Consequently, when that provision was omitted from the Constitution of 1890, and no provision whatever was made in that constitution for so-called common-law marriages, there was embodied in the Code of 1892 the provision, being section 2864, prohibiting the contracting or solemnizing of a marriage without a license therefor, and making the license "essential to the validity of a marriage." *Page 602
The declaration that a marriage license was "essential to the validity of a marriage" was the same as to say that a marriage not contracted or solemnized under authority of a license procured especially for that marriage was void. See Meister v. Moore, 96 U.S. 76, 24 L. Ed. 826. And that remained as the law of Mississippi until the adoption of the Code of 1906. It was so declared by the Supreme Court of Mississippi in Blanks v. Southern Railway Company, 82 Miss. 703, 35 So. 570, and in Howard v. Kelly, 111 Miss. 288, 71 So. 391, Ann. Cas. 1918E, 1230, and in Sims v. Sims, 122 Miss. 745, 85 So. 73. And it was virtually so declared by this court, in Grant v. Succession of Grant,159 La. 535, 105 So. 611, 614, thus:
"It is conceded that common-law marriages are now, and, with the exception perhaps of the period between the adoption of the Codes of 1892 and 1902 [meaning 1906], have been always, recognized by the law of Mississippi."
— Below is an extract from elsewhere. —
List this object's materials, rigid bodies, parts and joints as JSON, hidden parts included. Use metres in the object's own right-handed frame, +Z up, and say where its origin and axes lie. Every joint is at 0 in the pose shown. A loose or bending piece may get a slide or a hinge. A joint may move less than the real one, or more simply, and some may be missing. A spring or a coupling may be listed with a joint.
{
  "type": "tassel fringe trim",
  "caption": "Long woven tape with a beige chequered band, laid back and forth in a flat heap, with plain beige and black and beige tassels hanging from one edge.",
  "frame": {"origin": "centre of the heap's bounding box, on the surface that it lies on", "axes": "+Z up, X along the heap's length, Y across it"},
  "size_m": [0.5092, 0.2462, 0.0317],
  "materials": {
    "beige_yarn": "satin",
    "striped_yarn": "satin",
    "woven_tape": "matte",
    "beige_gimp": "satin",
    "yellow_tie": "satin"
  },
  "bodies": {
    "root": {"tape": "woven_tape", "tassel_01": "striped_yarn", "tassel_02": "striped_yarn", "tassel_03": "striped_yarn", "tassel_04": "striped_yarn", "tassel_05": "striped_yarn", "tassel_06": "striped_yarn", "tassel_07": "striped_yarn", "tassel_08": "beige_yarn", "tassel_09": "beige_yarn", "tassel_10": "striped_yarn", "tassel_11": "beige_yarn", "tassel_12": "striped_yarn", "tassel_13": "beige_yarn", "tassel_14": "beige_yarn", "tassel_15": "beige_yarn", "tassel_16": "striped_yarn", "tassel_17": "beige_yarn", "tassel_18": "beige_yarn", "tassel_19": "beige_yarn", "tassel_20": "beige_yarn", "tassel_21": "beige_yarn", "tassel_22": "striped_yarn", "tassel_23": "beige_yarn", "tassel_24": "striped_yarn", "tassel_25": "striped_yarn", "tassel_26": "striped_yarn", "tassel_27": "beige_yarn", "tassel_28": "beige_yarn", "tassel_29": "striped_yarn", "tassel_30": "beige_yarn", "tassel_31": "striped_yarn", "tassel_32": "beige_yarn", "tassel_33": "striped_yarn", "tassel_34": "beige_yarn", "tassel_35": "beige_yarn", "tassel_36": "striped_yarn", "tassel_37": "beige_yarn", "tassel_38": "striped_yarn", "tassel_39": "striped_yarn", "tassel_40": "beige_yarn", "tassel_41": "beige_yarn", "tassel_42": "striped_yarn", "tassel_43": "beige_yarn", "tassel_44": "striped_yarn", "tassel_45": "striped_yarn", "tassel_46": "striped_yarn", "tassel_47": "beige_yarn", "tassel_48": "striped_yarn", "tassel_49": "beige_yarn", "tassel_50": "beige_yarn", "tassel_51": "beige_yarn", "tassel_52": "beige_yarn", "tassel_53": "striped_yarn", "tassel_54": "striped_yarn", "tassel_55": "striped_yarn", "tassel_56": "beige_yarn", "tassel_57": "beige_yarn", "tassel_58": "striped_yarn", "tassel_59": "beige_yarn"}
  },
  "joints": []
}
It is alleged in the plaintiff's petition that Mr. Marinoni obtained a license for the purpose of marrying her mother; but it is admitted that he did not carry out that purpose by having a marriage celebrated or solemnized in any way. As I understand, it is not contended by the plaintiff's counsel that the marriage license which Mr. Marinoni obtained in Mississippi is what gave validity to the alleged common-law marriage between him and the plaintiff's mother — consisting merely of the consent of the parties to be married and their cohabiting as husband and wife. My own opinion is that a marriage license, as was required by the Mississippi Code of 1892 for a valid marriage, had nothing to do with a so-called common-law marriage, but had *Page 603 reference only to a marriage to be celebrated and solemnized according to the forms prescribed by the provisions (in sections 2857 to 2865 — being chapter 90) of the same Code.
I concede, of course, that there is room for a difference of opinion as to whether the law of Mississippi sanctioned common-law marriages after the adoption of the Code of 1892 and before the adoption of the Code of 1906; but I do not see why that question may not be decided now, as well as after hearing evidence as to whether the plaintiff's mother and Mr. Marinoni undertook to contract such a marriage in Mississippi during that period. Why should a court be compelled to hear evidence to prove allegations which, if true, would give the plaintiff no right of action?
The Supreme Court of the United States, in Finney v. Guy, which I have already cited, has pointed the way — the most orderly and expeditious and scientific way — to dispose of a case like this.